Begin at the line containing "left_frame();" in the entries below and end at the line containing "obj.matrix_world = world"; transcribe that range exactly and nothing outside it.
━━━━━━━━━━━━━━━━
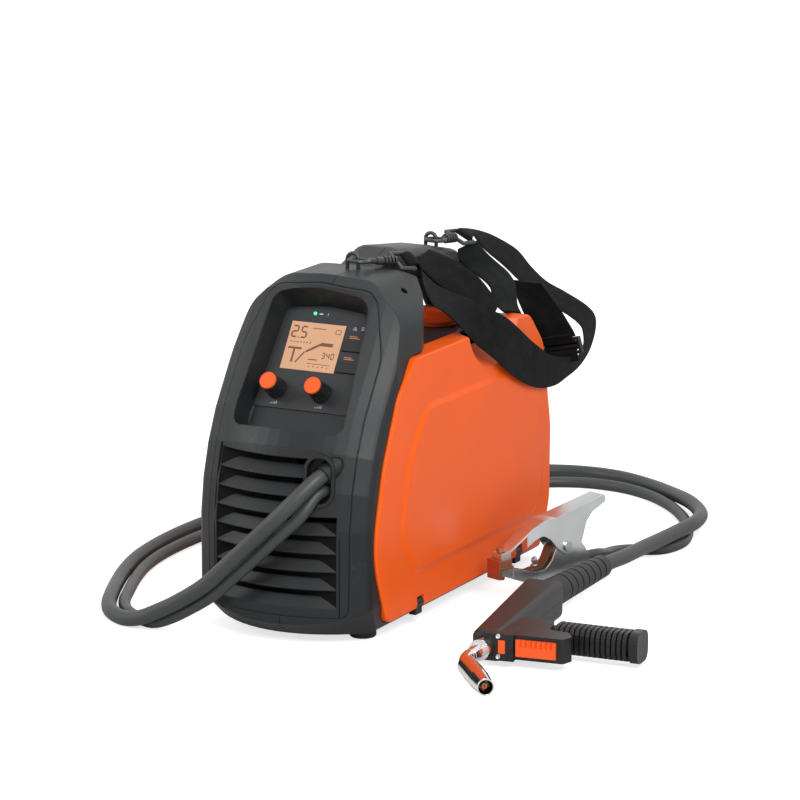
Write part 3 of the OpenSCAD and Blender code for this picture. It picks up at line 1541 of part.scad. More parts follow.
// A flat band whose stations are the two ends of its width
module ribbon(stations, thick) {
    n = len(stations);
    middle = [for (e = stations) (e[0] + e[1]) / 2];
    points = [for (i = [0:n - 1])
        let (
            e = stations[i],
            along = middle[min(i + 1, n - 1)] - middle[max(i - 1, 0)],
            t = unit(cross(along, e[1] - e[0])) * thick / 2
        )
        each [e[0] - t, e[1] - t, e[1] + t, e[0] + t]];
    skin = [for (i = [0:n - 2]) for (k = [0:3])
        let (a = i * 4 + k, b = i * 4 + (k + 1) % 4)
        each (k == 2 ? [[a, a + 4, b], [a + 4, b + 4, b]] : [[a, b + 4, b], [a, a + 4, b + 4]])];
    ends = [[0, 1, 2, 3], [for (k = [3:-1:0]) (n - 1) * 4 + k]];
    polyhedron(points = points, faces = concat(skin, ends), convexity = 8);
}

outer_band = [
    [[36, 4, 311], [46, -12, 308]], [[40, 14, 299], [54, -12, 294]], [[46, 26, 289], [62, -10, 278]],
    [[54, 34, 282], [68, 0, 270]], [[64, 42, 277], [76, 8, 260]], [[76, 50, 271], [82, 16, 249]],
    [[88, 58, 263], [88, 30, 235]], [[96, 72, 254], [94, 50, 220]], [[100, 90, 241], [96, 74, 204]],
    [[102, 110, 227], [96, 100, 190]], [[104, 130, 215], [95, 130, 178]], [[104, 148, 206], [93, 160, 171]],
    [[103, 172, 199], [91, 190, 168]], [[101, 198, 194], [87, 222, 169]], [[98, 222, 190], [83, 254, 171]],
    [[92, 244, 191], [80, 278, 176]], [[86, 262, 194], [77, 298, 184]], [[80, 274, 200], [73, 316, 196]],
    [[74, 280, 207], [70, 321, 209]], [[66, 270, 218], [64, 312, 221]], [[58, 246, 232], [53, 288, 237]],
    [[51, 224, 246], [44, 264, 251]], [[43, 206, 262], [36, 246, 268]], [[33, 194, 277], [28, 233, 285]],
    [[21, 176, 295], [15, 216, 300]]
];
inner_band = [
    [[25, 55, 314], [31, 15, 311]], [[31, 65, 309], [36, 27, 298]], [[40, 76, 302], [43, 39, 286]],
    [[50, 83, 294], [52, 48, 275]], [[60, 88, 285], [62, 53, 265]], [[71, 89, 273], [73, 54, 254]],
    [[80, 89, 262], [84, 54, 243]]
];
middle_band = [
    [[72, 194, 263], [34, 206, 261]], [[80, 200, 250], [42, 202, 249]], [[88, 205, 237], [50, 198, 237]],
    [[94, 207, 227], [56, 200, 224]], [[99, 208, 219], [61, 205, 213]], [[103, 207, 213], [65, 208, 204]]
];
pad_band = [
    [[29, 145, 308], [23, 118, 304]], [[36, 150, 297], [29, 110, 296]], [[41, 164, 285], [35, 115, 287]],
    [[47, 174, 275], [45, 120, 279]], [[54, 175, 265], [54, 122, 271]], [[60, 166, 256], [60, 117, 263]],
    [[62, 158, 246], [64, 114, 252]]
];
pad_t = 4;

module strap_webbing() {
    color([0.11, 0.11, 0.12]) {
        ribbon(outer_band, strap_t);
        ribbon(inner_band, strap_t);
        ribbon(middle_band, strap_t);
    }
}

module shoulder_pad() {
    color([0.16, 0.18, 0.18]) ribbon(pad_band, pad_t);
}

// Ladder slider at the strap's lower bend
module strap_slider() {
    color(soft_black) translate([86, 208.5, 200]) rotate([7, -13, -2]) difference() {
        cube([46, 5, 16], center = true);
        for (side = [-1, 1]) translate([0, 0, side * 3.6]) cube([41, 10, 4], center = true);
    }
}

// Orange latch of the door, set in the deck under the handle
latch_at = [28, 64];
latch_shaft_r = 5;
module door_latch() {
    lever = [[-22, -8, 6], [24, -8, 4], [24, 8, 4], [-22, 8, 6]];
    color(orange) translate([latch_at[0], latch_at[1], 0]) {
        translate([0, 0, deck_z + 0.4]) cylinder(h = 4.2, r = 20, $fn = 96);
        flat_slab(lever, deck_z + 4.5, deck_z + 13);
        translate([0, 0, deck_z - 14]) cylinder(h = 15, r = latch_shaft_r, $fn = 48);
    }
}

// ---------- Nodes ----------

left_frame();
right_frame();
front_bezel();
control_panel();
display_window();
power_light();
left_knob();
left_knob_cap();
right_knob();
right_knob_cap();
upper_button();
lower_button();
control_board();
right_panel();
left_door();
hinge_pins();
feet();
chassis();
rear_panel();
fan_housing();
fan_rotor();
heat_sink();
transformer();
power_switch();
mains_gland();
gas_nipple();
wire_spool();
wire_winding();
spool_hub();
feeder_body();
feed_motor();
drive_roll();
pressure_arm();
pressure_roll();
tension_knob();
wire_conduit();
cable_gland();
case_screws();
gun_cable();
gun_boot();
gun_upper_shell();
gun_lower_shell();
gun_grip();
gun_trigger();
gun_neck();
gun_nozzle();
contact_tip();
earth_cable();
clamp_upper_arm();
clamp_lower_arm();
clamp_pivot();
door_latch();
strap_eyes();
strap_hooks();
strap_webbing();
shoulder_pad();
strap_slider();
clamp_upper_jaw();
clamp_lower_jaw();
clamp_spring();
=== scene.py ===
# %% [markdown]
# # A portable MIG welding machine
#
# This lesson dresses a finished CAD model of a small MIG welding machine. The machine feeds a
# thin steel wire from a spool, through a long cable, to a hand-held gun. A second cable ends
# in a spring clamp that closes the circuit on the workpiece. A webbing strap carries it all.
#
# The rigid parts come ready made from the CAD model, and keep their shapes. Here they get
# their finishes. Soft things, such as the strap and the two cables, are made new.

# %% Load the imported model
import json
import math
import bpy
from mathutils import Matrix, Vector


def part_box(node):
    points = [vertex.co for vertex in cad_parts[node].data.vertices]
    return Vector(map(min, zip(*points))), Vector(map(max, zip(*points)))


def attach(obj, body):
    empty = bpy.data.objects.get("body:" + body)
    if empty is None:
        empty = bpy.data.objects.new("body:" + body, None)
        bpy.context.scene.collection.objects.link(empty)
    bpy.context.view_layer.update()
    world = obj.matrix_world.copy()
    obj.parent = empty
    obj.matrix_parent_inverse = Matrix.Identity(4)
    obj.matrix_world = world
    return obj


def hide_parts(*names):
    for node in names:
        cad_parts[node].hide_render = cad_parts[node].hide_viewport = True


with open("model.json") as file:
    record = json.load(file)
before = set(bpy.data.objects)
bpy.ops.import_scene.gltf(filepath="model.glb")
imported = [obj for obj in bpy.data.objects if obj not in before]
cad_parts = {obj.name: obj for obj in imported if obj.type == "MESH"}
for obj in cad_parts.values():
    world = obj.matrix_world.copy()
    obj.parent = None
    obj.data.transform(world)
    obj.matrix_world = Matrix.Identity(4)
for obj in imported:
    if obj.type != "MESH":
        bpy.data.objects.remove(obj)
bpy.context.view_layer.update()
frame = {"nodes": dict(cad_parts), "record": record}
nodes = frame["nodes"]

# %% [markdown]
# ## The camera
#
# A long lens far away keeps the edges of a boxy product nearly parallel, as catalogue
# pictures do. The camera stands in front and to the right, so that the orange side shows,
# and looks slightly down. It is placed by numbers, because its angles were worked out
# beforehand.

# %% Camera
degrees_down, degrees_aside = 12.6, 27.6
camera_data = bpy.data.cameras.new("camera")
camera_data.lens = 180
camera_data.sensor_width = 36
camera_data.clip_end = 100
camera = bpy.data.objects.new("camera", camera_data)
camera.location = (1.67107, -3.15064, 0.97838)
camera.rotation_euler = (math.radians(90 - degrees_down), 0, math.radians(degrees_aside))
bpy.context.scene.collection.objects.link(camera)
bpy.context.scene.camera = camera
print("camera", tuple(round(v, 3) for v in camera.location))

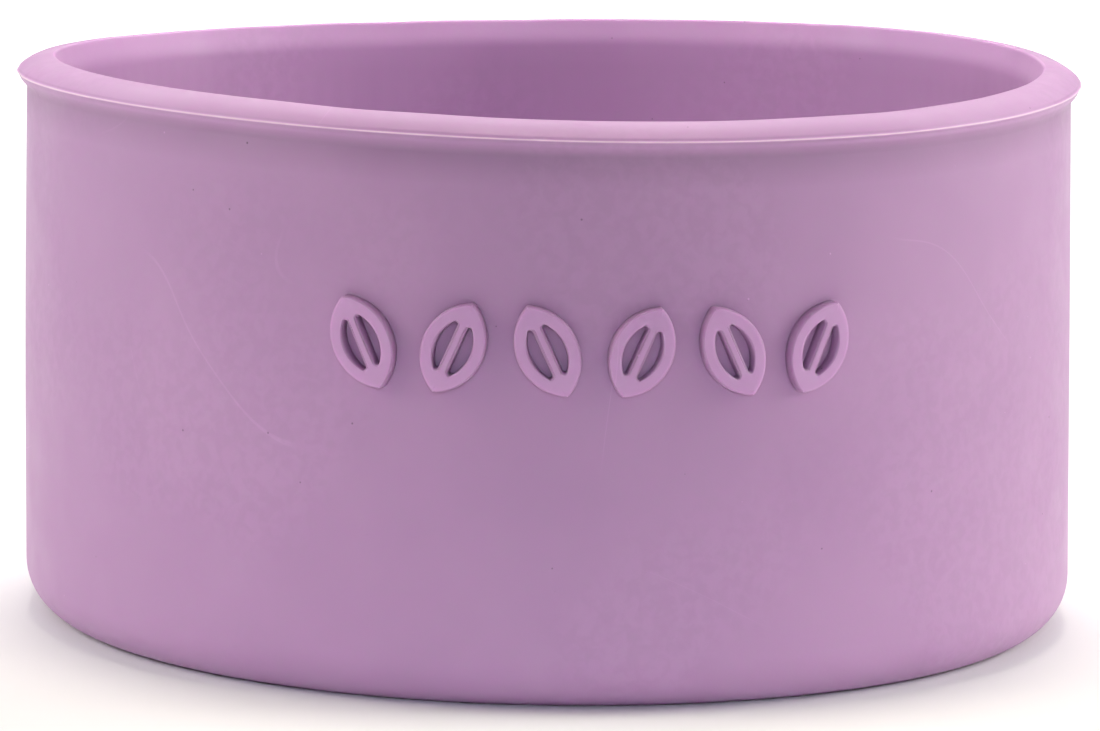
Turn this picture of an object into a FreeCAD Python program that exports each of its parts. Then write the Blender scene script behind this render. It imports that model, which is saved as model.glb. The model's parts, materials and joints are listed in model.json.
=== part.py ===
"""Silicone cup: a straight-walled, flat-floored cup of soft silicone, with a beaded mouth, a rounded base edge and
a row of raised leaves on its front.

The real cup is one moulding. Its zones are modelled as separate solids that meet face to face, so that each can be
named, changed or left out: floor, base edge, side wall, rim bead and six leaves.

Frame: millimetres, +Z up. The origin is the centre of the flat base, on the surface that the cup stands on, and
the leaves are centred on the -Y side, which is the front.
"""

import FreeCAD, Part
import math
import os

import Sketcher

PARTS_FOLDER = "parts"
SHEET = "dims"
LEAF_COUNT = 6

# Driving dimensions: alias, value in millimetres (degrees where the note says so), note.
DIMENSIONS = [
    ("bore_dia", 74.2, "inside diameter of the straight bore"),
    ("wall_low", 3.1, "wall thickness where it leaves the base edge"),
    ("wall_high", 2.7, "wall thickness under the rim bead"),
    ("cup_height", 42.5, "base to crest of the rim"),
    ("floor_thick", 3.0, "thickness of the flat floor"),
    ("base_round", 4.0, "outside radius between base and wall"),
    ("inner_round", 2.0, "inside radius between floor and wall"),
    ("seam_gap", 1.0, "from the end of a round to the seam with the next zone"),
    ("rim_depth", 2.9, "height of the rim bead, crest to foot"),
    ("bead_proud", 0.7, "how far the bead stands out of the wall at its parting line"),
    ("parting_drop", 1.15, "crest down to the parting line"),
    ("lead_in_depth", 2.0, "crest down to the foot of the flared mouth"),
    ("lead_in_width", 0.4, "how far the mouth flares out of the bore"),
    ("crest_round", 0.4, "radius of the rim's inner edge"),
    ("shoulder_round", 0.55, "radius of the bead's shoulder, above its parting line"),
    ("leaf_high", 7.0, "length of a leaf, tip to tip"),
    ("leaf_wide", 4.4, "width of a leaf"),
    ("leaf_stroke", 0.9, "width of a leaf's raised outline"),
    ("leaf_rib", 0.7, "width of a leaf's middle rib"),
    ("leaf_relief", 0.9, "how far a leaf stands out of the wall"),
    ("leaf_pitch", 6.6, "distance from leaf to leaf round the wall"),
    ("leaf_level", 26.3, "height of the leaves' middle above the base"),
    ("leaf_lean", 24.0, "lean of each leaf from upright, in degrees, left and right in turn"),
]

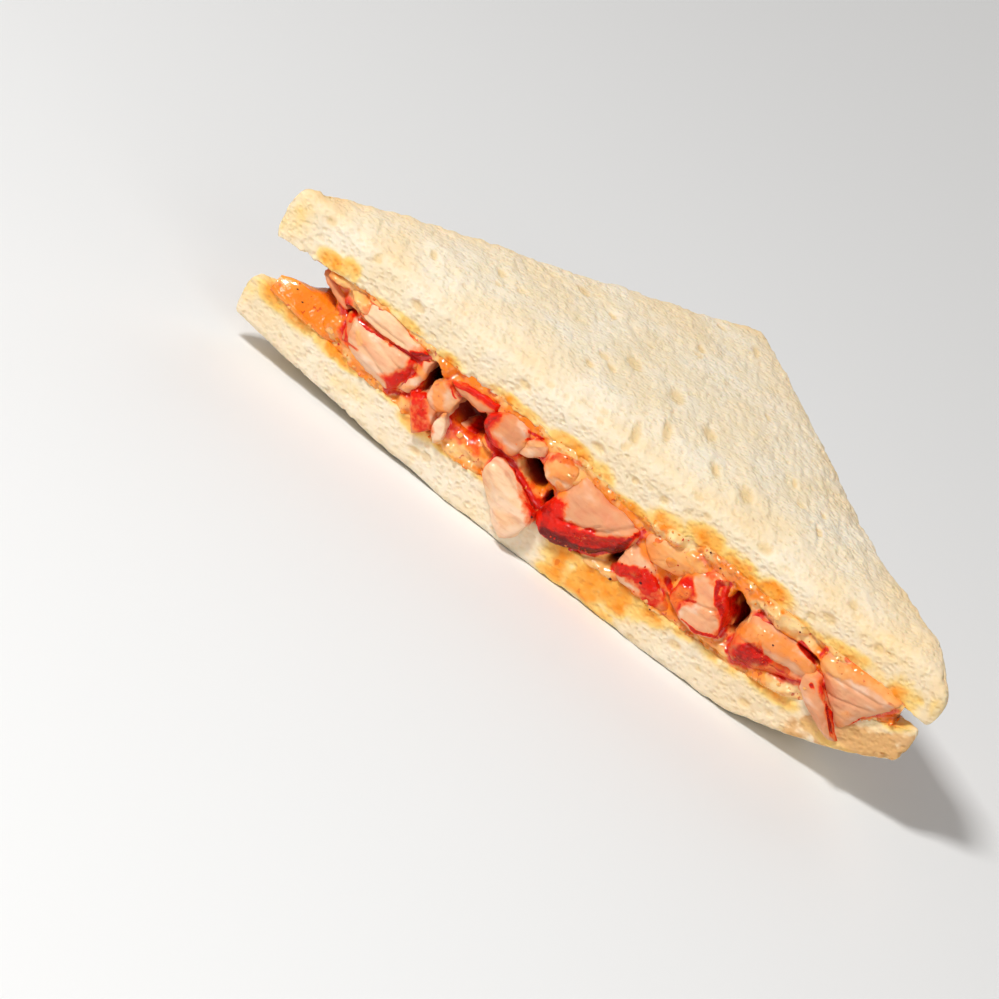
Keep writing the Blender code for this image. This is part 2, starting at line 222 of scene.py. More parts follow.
# %% Closed shells and pieces
def shell(grid, **values):
    """Points, quads, triangles and point values of one closed grid, given as rows, columns, xyz."""
    rows, columns = grid.shape[:2]
    points = np.concatenate([grid.reshape(-1, 3), grid[[0, -1]].mean(axis=1)])
    index = np.arange(rows * columns).reshape(rows, columns)
    after = np.roll(index, -1, axis=1)
    quads = np.stack([index[:-1], after[:-1], after[1:], index[1:]], axis=-1).reshape(-1, 4)
    first = np.full(columns, rows * columns)
    start = np.stack([first, after[0], index[0]], axis=-1)
    end = np.stack([first + 1, index[-1], after[-1]], axis=-1)
    triangles = np.concatenate([start, end])
    corners = points[quads]
    crossed = np.cross(corners[:, 2] - corners[:, 0], corners[:, 3] - corners[:, 1])
    if (corners.mean(axis=1) * crossed).sum() < 0:
        quads, triangles = quads[:, ::-1], triangles[:, ::-1]
    fields = {key: np.broadcast_to(value, (rows, columns)) for key, value in values.items()}
    fields = {key: np.concatenate([v.ravel(), v[[0, -1]].mean(axis=1)]) for key, v in fields.items()}
    return points, quads, triangles, fields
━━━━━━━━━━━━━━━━
Solution for this exercise:
left_frame();
right_frame();
front_bezel();
control_panel();
display_window();
power_light();
left_knob();
left_knob_cap();
right_knob();
right_knob_cap();
upper_button();
lower_button();
control_board();
right_panel();
left_door();
hinge_pins();
feet();
chassis();
rear_panel();
fan_housing();
fan_rotor();
heat_sink();
transformer();
power_switch();
mains_gland();
gas_nipple();
wire_spool();
wire_winding();
spool_hub();
feeder_body();
feed_motor();
drive_roll();
pressure_arm();
pressure_roll();
tension_knob();
wire_conduit();
cable_gland();
case_screws();
gun_cable();
gun_boot();
gun_upper_shell();
gun_lower_shell();
gun_grip();
gun_trigger();
gun_neck();
gun_nozzle();
contact_tip();
earth_cable();
clamp_upper_arm();
clamp_lower_arm();
clamp_pivot();
door_latch();
strap_eyes();
strap_hooks();
strap_webbing();
shoulder_pad();
strap_slider();
clamp_upper_jaw();
clamp_lower_jaw();
clamp_spring();
=== scene.py ===
# %% [markdown]
# # A portable MIG welding machine
#
# This lesson dresses a finished CAD model of a small MIG welding machine. The machine feeds a
# thin steel wire from a spool, through a long cable, to a hand-held gun. A second cable ends
# in a spring clamp that closes the circuit on the workpiece. A webbing strap carries it all.
#
# The rigid parts come ready made from the CAD model, and keep their shapes. Here they get
# their finishes. Soft things, such as the strap and the two cables, are made new.

# %% Load the imported model
import json
import math
import bpy
from mathutils import Matrix, Vector


def part_box(node):
    points = [vertex.co for vertex in cad_parts[node].data.vertices]
    return Vector(map(min, zip(*points))), Vector(map(max, zip(*points)))


def attach(obj, body):
    empty = bpy.data.objects.get("body:" + body)
    if empty is None:
        empty = bpy.data.objects.new("body:" + body, None)
        bpy.context.scene.collection.objects.link(empty)
    bpy.context.view_layer.update()
    world = obj.matrix_world.copy()
    obj.parent = empty
    obj.matrix_parent_inverse = Matrix.Identity(4)
    obj.matrix_world = world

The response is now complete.